Softmax Attention with Constant Cost per Token
Franz A. Heinsen
TL;DR
This work tackles the quadratic-time cost of standard Transformer attention by proposing a linearized attention mechanism based on exponential kernel feature maps. The core idea expresses attention in log-space as a composition of log-sums of exponentials with a fixed-size latent representation, enabling constant-time per-token computation. A formal proof connects log-sum-exp identities to the modified attention, and implementations for autoregressive and non-autoregressive settings demonstrate practical viability, including a 125M-parameter language model trained on 300B tokens with competitive cross-entropy ($2.47$). While results are encouraging, the authors stress that broader evaluation on larger models and diverse tasks is needed to establish the method's generality and impact.

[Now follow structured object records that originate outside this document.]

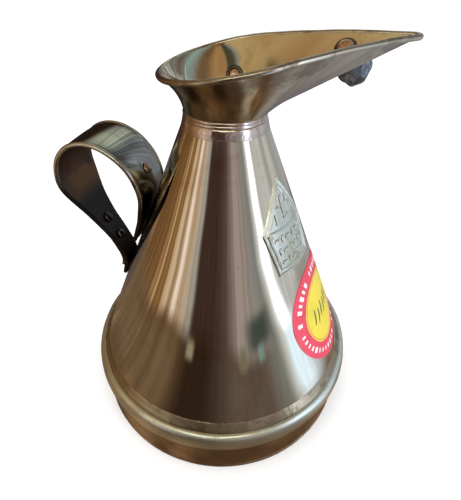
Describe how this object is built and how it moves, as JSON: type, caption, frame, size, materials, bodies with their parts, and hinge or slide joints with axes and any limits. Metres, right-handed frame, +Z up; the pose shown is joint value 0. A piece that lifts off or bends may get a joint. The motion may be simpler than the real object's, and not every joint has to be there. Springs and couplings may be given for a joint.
{
  "type": "conical liquid measure",
  "caption": "Sheet-brass conical liquid measure with a hooped foot, a narrow collared neck, a flared funnel mouth with a pointed pouring beak, a lead seal and a riveted strap handle.",
  "frame": {"origin": "centre of the footprint's bounding box, on the floor that the foot stands on; the cone's own axis is the vertical line x = 2.06 mm, y = 0", "axes": "+Z up, +X the way the pouring beak points, the handle near -X, +Y to the left when looking along +X"},
  "size_m": [0.1302, 0.126, 0.1603],
  "materials": {
    "brass": "polished, worn, with brown tarnish and fine wiping marks",
    "pale_brass": "rubbed bright on the raised edges",
    "dark_brass": "polished over a dark bronze-brown tarnish",
    "solder": "rough, dull, coppery braze and solder",
    "lead": "matt, hammered lead",
    "copper": "dull coppery",
    "label_red": "printed paper, slightly glossy",
    "label_yellow": "printed paper, slightly glossy"
  },
  "bodies": {
    "root": {"foot_ring": "dark_brass", "base_hoop": "pale_brass", "bottom_pan": "brass", "base_solder": "solder", "cone_body": "brass", "neck_solder": "solder", "neck_collar": "solder", "funnel_spout": "brass", "rim_wire": "pale_brass", "lead_seal": "lead", "seal_eyelet": "copper", "gauge_stud": "copper", "stud_washer": "dark_brass", "handle_strap": "dark_brass", "handle_bead_near": "pale_brass", "handle_bead_far": "pale_brass", "lower_stay": "dark_brass", "upper_stay": "dark_brass", "lower_rivet_1": "brass", "lower_rivet_2": "brass", "upper_rivet": "brass", "capacity_plate": "pale_brass", "label_ring": "label_red", "label_disc": "label_yellow"}
  },
  "joints": []
}
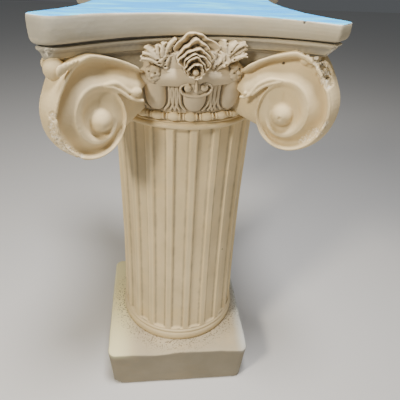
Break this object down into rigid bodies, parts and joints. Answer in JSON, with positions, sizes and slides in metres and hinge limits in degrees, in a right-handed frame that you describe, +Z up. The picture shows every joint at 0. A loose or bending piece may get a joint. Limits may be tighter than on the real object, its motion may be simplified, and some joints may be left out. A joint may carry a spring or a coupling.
{
  "type": "column pedestal",
  "caption": "Cast plaster column pedestal with a square plinth, a fluted shaft and an Ionic capital with corner volutes, a rose on each side and a hollow-sided top slab.",
  "frame": {"origin": "on the floor under the shaft's axis", "axes": "+Z up, -Y towards the side the picture shows"},
  "size_m": [0.393, 0.393, 0.74],
  "materials": {
    "capital_plaster": "matt cast plaster",
    "shaft_plaster": "matt cast plaster",
    "plinth_plaster": "matt cast plaster"
  },
  "bodies": {
    "root": {"capital": "capital_plaster", "shaft": "shaft_plaster", "plinth": "plinth_plaster"}
  },
  "joints": []
}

Overall, the paper advances a potentially efficient alternative to Softmax attention with a solid mathematical foundation and practical deployment considerations.
Abstract
We propose a simple modification to the conventional attention mechanism applied by Transformers: Instead of quantifying pairwise query-key similarity with scaled dot-products, we quantify it with the logarithms of scaled dot-products of exponentials. Our modification linearizes attention with exponential kernel feature maps, whose corresponding feature function is infinite dimensional. We show that our modification is expressible as a composition of log-sums of exponentials, with a latent space of constant size, enabling application with constant time and space complexity per token. We implement our modification, verify that it works in practice, and conclude that it is a promising alternative to conventional attention.